I wonder how close the reality of our classrooms is to “what we imagine we do.” That’s one of the things I am trying to explore in this blog by sharing the learning activities and situations I set up for my students. In describing them, I see and understand nuances I might have subconsciously seen, but not consciously noted. As I explain my own thinking, I grow in my understanding of myself, and why I do what I do. As I reflect on the class, I learn new things about my students and not only how they behave, but how they think, what they like and don’t like, and how much I have to learn about them.

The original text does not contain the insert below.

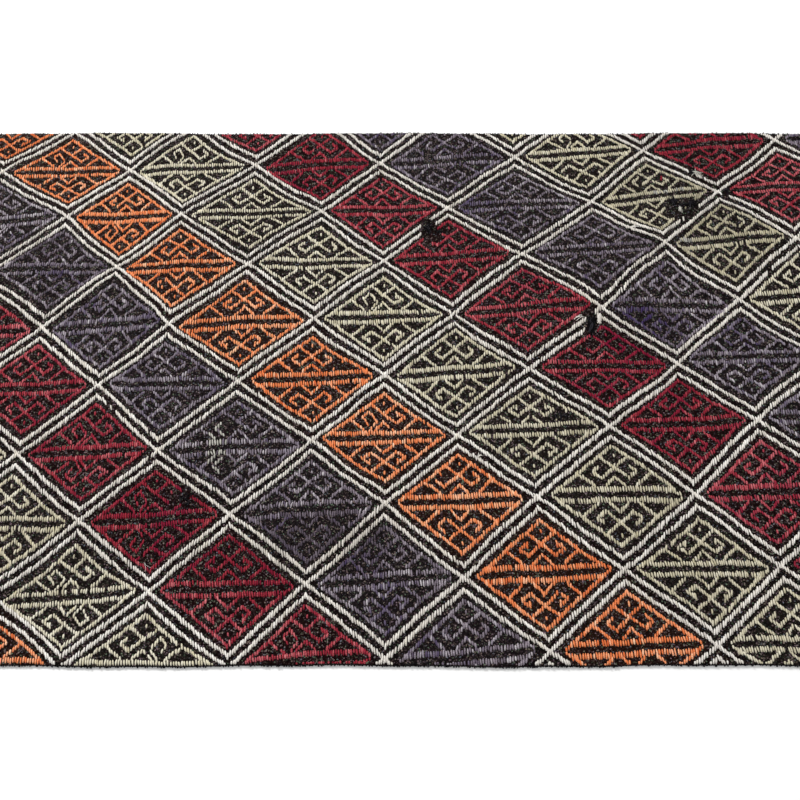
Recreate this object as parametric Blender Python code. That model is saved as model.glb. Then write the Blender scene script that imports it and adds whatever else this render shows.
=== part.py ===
"""A cut length of a kilim: a flat wool cloth with a lattice of double lines and a barred,
hooked diamond in each space, brocaded on a dark ground. It lies on a flat surface.

The frame is in metres: +X along the warp, +Y from the near cut edge to the far one and +Z
up, with the origin on the surface under the middle of the cloth. The pattern is set out in
diamonds: along the warp in diamond widths, and across it in diamond heights.
"""

import math

import bmesh
import bpy
from mathutils import Vector
from mathutils.geometry import delaunay_2d_cdt

# The cut length
LENGTH = 1.000
WIDTH_LEFT = 0.577
WIDTH_RIGHT = 0.541
GROUND = 0.0026
EDGE_WANDER = 0.0011
EDGE_WAVE = 0.290
EDGE_REACH = 0.030

# The pattern
DIAMOND_WIDTH = 0.125
DIAMOND_HEIGHT = 0.130
WEAVE_TURN = math.radians(2.9)
MIDDLE_CROSSING = Vector((0.0090, -0.0123))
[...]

I understand how short the school day is to help the kids become more.

More thought-filled…

More thoughtful…

More questioning…

More loving…

More loved…

More seeking…

More wondering…

More sharing…

More reflective…

More relaxed…

More collaborative…

More introspective…

More critical and yet, more accepting…

More creative…

More appreciative…

More considerate…

More helpful…

More wonderful than they already are.

I don’t want to “imagine” I do things that help kids grow towards those things.  I want to support learners of all kinds–adults or kids– to be more, and to be more myself.  So question me, push me, criticize me, challenge me, feel free to share with me as I journey on this blog wherever it will take me.

Thank you for visiting and reading and thinking with me.